Written on March 6, 2024

"Skalde" (Mathilde Bundschuh) is really only just tolerated by her rural community having been born to a stranger (Susanne Wolf) in this tightly-knit, introspective, village. Their society works on a bartering system - she trades slurry with her neighbours and thanks to the friendly, but qualified, support of local elder "Pesolt" (Ulrich Matthes) and the more feisty support from "Gösta" (Karin Neuhäuser) they get by. That's all challenged though when the village dogs start to behave erratically just as she encounters a young girl "Meisis" (Viola Hinz) who has come from the forest and whom they take in. The hugely superstitious population decide that she is some sort of harbinger of evil, and demand that she be sent away, but "Skalde" is determined that she's just an ordinary young lass and refuses to co-operate. This earns her the enmity of a populace who now largely shun her. Might now be a time for "Skalde" to consider whether this is the best place for her and the youngster to live - especially as the mutterings from her erstwhile neighbours is becoming a little more menacing?
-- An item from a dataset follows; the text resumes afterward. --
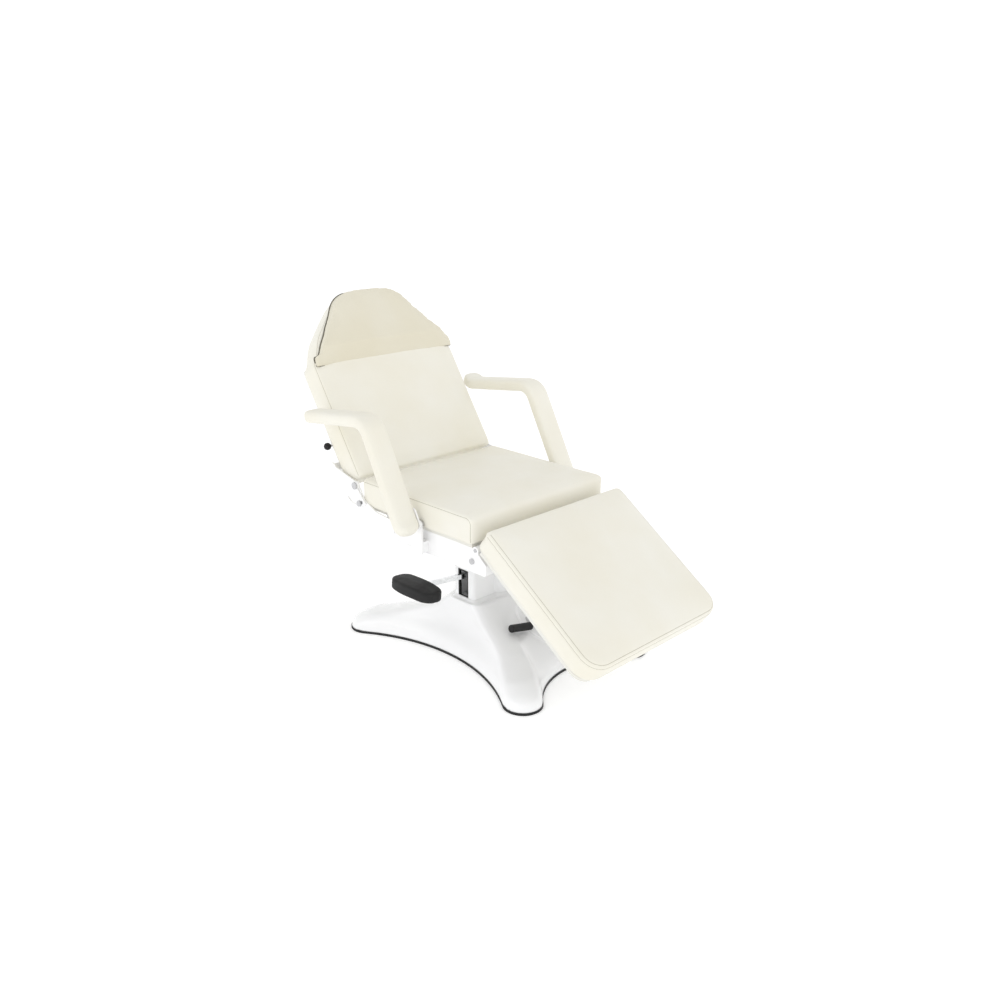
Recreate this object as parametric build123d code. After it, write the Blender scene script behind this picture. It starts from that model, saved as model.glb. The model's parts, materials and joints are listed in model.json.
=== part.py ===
from build123d import *
import math
import os

os.makedirs("parts", exist_ok=True)

# Hydraulic treatment bed. Millimetres, +Z up, origin on the floor under the column axis,
# -Y towards the foot end, +Y towards the head end.

# --- bed sections ---------------------------------------------------------------------------
bed_width = 600.0
half_bed = bed_width / 2
seat_top = 567.0
seat_front = -210.0
seat_rear = 316.0
seat_thick = 88.0
board_thick = 12.0
board_inset = 15.0

back_angle = 57.0
back_start = (322.0, 567.0)
back_thick = 89.0
back_straight = 395.0
back_length = 664.0
back_pivot = (335.0, 543.0)

pillow_start = 400.0
pillow_thick = 35.0
pillow_lip = 10.0

leg_angle = 35.1
leg_start = (-276.0, 545.0)
leg_thick = 85.0
leg_length = 512.0
leg_half = 303.0
leg_corner = 62.0
leg_pivot = (-211.5, 462.0)

# --- base -----------------------------------------------------------------------------------
trim_height = 8.0
trim_band = 12.0
trim_lip = 1.5
shell_wall = 3.0
# height, lobe centre x, lobe centre y, lobe radius, side waist, end waist
base_levels = (
    (8.0, 251.0, 377.0, 61.0, 196.0, 325.0),
    (40.0, 247.0, 370.0, 59.0, 192.0, 318.0),
    (60.0, 227.0, 344.0, 52.0, 182.0, 292.0),
    (72.0, 208.0, 315.0, 48.0, 172.0, 262.0),
    (84.0, 176.0, 265.0, 46.0, 163.0, 232.0),
    (100.0, 150.0, 214.0, 46.0, 156.0, 196.0),
    (120.0, 128.0, 155.0, 48.0, 150.0, 160.0),
    (150.0, 112.0, 88.0, 44.0, 146.0, 118.0),
    (190.0, 108.0, 40.0, 40.0, 144.0, 79.0),
)

# --- column ---------------------------------------------------------------------------------
column_radius = 58.0
column_top = 345.0
ram_radius = 30.0
spigot_radius = 20.0
running_clearance = 0.05
cover_bottom = 190.3
cover_top = 302.0
cover_wall = 4.0
cover_face = -142.0
cover_half = 48.0
cover_barrel = 68.0
slot_y = (-22.0, 25.0)
slot_z = (195.0, 295.0)
plate_bottom = 380.0
plate_top = 392.0

# --- seat frame -----------------------------------------------------------------------------
rail_inner = 256.0
rail_outer = 286.0
rail_wall = 3.0
tube_side = 25.0
pin_radius = 6.0
lock_radius = 5.0

# --- foot pedal -----------------------------------------------------------------------------
pedal_pivot = (-100.0, 270.0)
pedal_rise = 6.0
pedal_pad_centre = (-340.0, 8.0, 293.0)
pedal_pad_size = (86.0, 190.0, 38.0)

# --- armrests -------------------------------------------------------------------------------
arm_inner = 322.0
arm_outer = 404.0
arm_thick = 42.0
arm_foot = (12.0, 493.0)
arm_elbow = (173.0, 801.0)
arm_end = (499.0, 761.0)
arm_bend = 60.0
arm_bolt_radius = 8.0
bracket_inner = 310.0
bracket_outer = 315.5

SIDES = (("left", 1), ("right", -1))


def save(shape, name):
    shape.label = name
    export_step(shape, "parts/" + name + ".step")


def span(x0, x1, y0, y1, z0, z1):
    centre = Pos((x0 + x1) / 2, (y0 + y1) / 2, (z0 + z1) / 2)
    return centre * Box(x1 - x0, y1 - y0, z1 - z0)


def side_plate(sketch, sign, inner, outer):
    """Extrude a profile drawn in (Y, Z) between two distances from the middle plane."""
    low, high = sorted((sign * inner, sign * outer))
    return extrude(Plane.YZ.offset(low) * sketch, amount=high - low)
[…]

This film is set contemporaneously, which makes the plot all the more effective when it deals with aspects of a local lupine mysticism that seems so anachronistic coming from people who routinely use cars and mobile phones! Sophia Bösch works the pace well, and the very less-is-more style of delivery from Bundschuh helps create an atmospheric drama that's tense at times, engaging at others - and the film never quite gives them, or us, the answers that we might expect.